## SHORT TASK
Verbatim output of all the material below is required.
────────────────────────────────────────
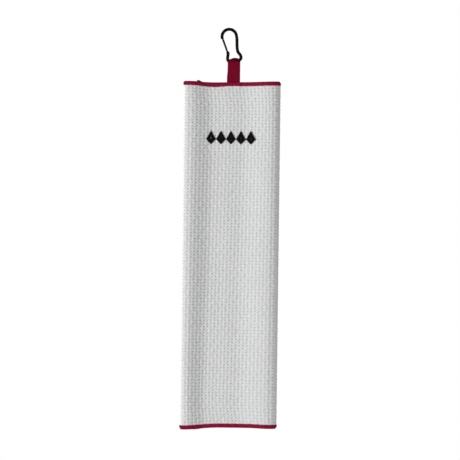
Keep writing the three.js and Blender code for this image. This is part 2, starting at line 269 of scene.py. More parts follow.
def cloth_material():
    """Ridges of looped yarn round pits, with the pits painted darker as painted shade. UV is in
    metres of flat cloth, relief is 1 on a ridge.
    """
    paint = Paint("waffle_cloth")
    place = paint.place("UV")
    across, up, _ = paint.axes(place)
    relief = paint.attribute("relief")
    yarn = (across * 9.2).sine() * 0.5 + (up * 10.1).sine() * 0.5
    loops = paint.noise(place, 1.9, 3.0, 0.65)
    shade = paint.noise(place, 0.045, 2.0, 0.5)
    speck = paint.noise(place, 0.75, 2.0, 0.6)
    height = yarn * 0.45 + loops * 1.1
    # Painted shade: the colour falls to the pit colour where the relief sinks into a pit
    out_of_pit_shade = (relief * 1.9 + loops * 0.4 - 0.28).clamped()
    base = paint.mix(out_of_pit_shade, colour("cloth_pit"), colour("cloth"))
    mottled = paint.mix((speck * 1.3 - 0.45).clamped() * 0.3, base, darker(colour("cloth"), 0.62))
    soft = paint.mix((shade - 0.45).clamped() * 0.5, mottled, darker(colour("cloth"), 0.8))
    return paint.finish(
        Base_Color=soft,
        Roughness=0.86 + loops * 0.12,
        Normal=paint.bump(height, 0.22 * MM, 0.55),
        Sheen_Weight=0.1,
        Sheen_Roughness=0.5,
        Specular_IOR_Level=0.1,
    )


def tape_material():
    """Twill tape: fine ribs on the slant. UV is in metres along and across the tape."""
    paint = Paint("crimson_tape")
    place = paint.place("UV")
    along, across, _ = paint.axes(place)
    twill = ((along + across * 0.7) * 8.4).sine() * 0.5 + 0.5
    fibre = paint.noise(place, 2.6, 3.0, 0.7)
    patch = paint.noise(place, 0.16, 2.0, 0.5)
    height = twill * 0.6 + fibre * 0.5
    dark, light = darker(colour("tape"), 0.55), colour("tape")
    base = paint.mix((twill * 0.45 + fibre * 0.5).clamped(), dark, light)
    faded = (0.36, 0.035, 0.085, 1.0)
    worn = paint.mix((patch * 1.8 - 0.75).clamped() * 0.45, base, faded)
    return paint.finish(
        Base_Color=worn,
        Roughness=0.68 + fibre * 0.2,
        Normal=paint.bump(height, 0.12 * MM, 0.6),
        Specular_IOR_Level=0.04,
    )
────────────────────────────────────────
## FINAL RESULT
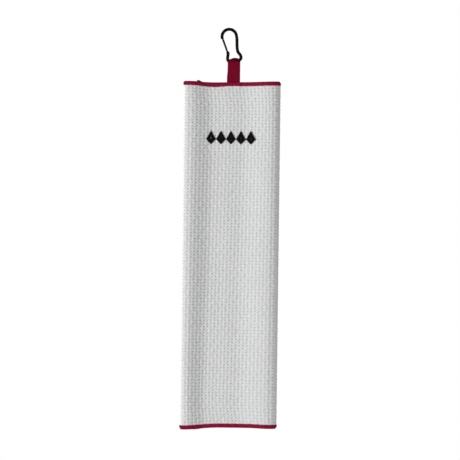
Keep writing the three.js and Blender code for this image. This is part 2, starting at line 269 of scene.py. More parts follow.
def cloth_material():
    """Ridges of looped yarn round pits, with the pits painted darker as painted shade. UV is in
    metres of flat cloth, relief is 1 on a ridge.
    """
    paint = Paint("waffle_cloth")
    place = paint.place("UV")
    across, up, _ = paint.axes(place)
    relief = paint.attribute("relief")
    yarn = (across * 9.2).sine() * 0.5 + (up * 10.1).sine() * 0.5
    loops = paint.noise(place, 1.9, 3.0, 0.65)
    shade = paint.noise(place, 0.045, 2.0, 0.5)
    speck = paint.noise(place, 0.75, 2.0, 0.6)
    height = yarn * 0.45 + loops * 1.1
    # Painted shade: the colour falls to the pit colour where the relief sinks into a pit
    out_of_pit_shade = (relief * 1.9 + loops * 0.4 - 0.28).clamped()
    base = paint.mix(out_of_pit_shade, colour("cloth_pit"), colour("cloth"))
    mottled = paint.mix((speck * 1.3 - 0.45).clamped() * 0.3, base, darker(colour("cloth"), 0.62))
    soft = paint.mix((shade - 0.45).clamped() * 0.5, mottled, darker(colour("cloth"), 0.8))
    return paint.finish(
        Base_Color=soft,
        Roughness=0.86 + loops * 0.12,
        Normal=paint.bump(height, 0.22 * MM, 0.55),
        Sheen_Weight=0.1,
        Sheen_Roughness=0.5,
        Specular_IOR_Level=0.1,
    )


def tape_material():
    """Twill tape: fine ribs on the slant. UV is in metres along and across the tape."""
    paint = Paint("crimson_tape")
    place = paint.place("UV")
    along, across, _ = paint.axes(place)
    twill = ((along + across * 0.7) * 8.4).sine() * 0.5 + 0.5
    fibre = paint.noise(place, 2.6, 3.0, 0.7)
    patch = paint.noise(place, 0.16, 2.0, 0.5)
    height = twill * 0.6 + fibre * 0.5
    dark, light = darker(colour("tape"), 0.55), colour("tape")
    base = paint.mix((twill * 0.45 + fibre * 0.5).clamped(), dark, light)
    faded = (0.36, 0.035, 0.085, 1.0)
    worn = paint.mix((patch * 1.8 - 0.75).clamped() * 0.45, base, faded)
    return paint.finish(
        Base_Color=worn,
        Roughness=0.68 + fibre * 0.2,
        Normal=paint.bump(height, 0.12 * MM, 0.6),
        Specular_IOR_Level=0.04,
    )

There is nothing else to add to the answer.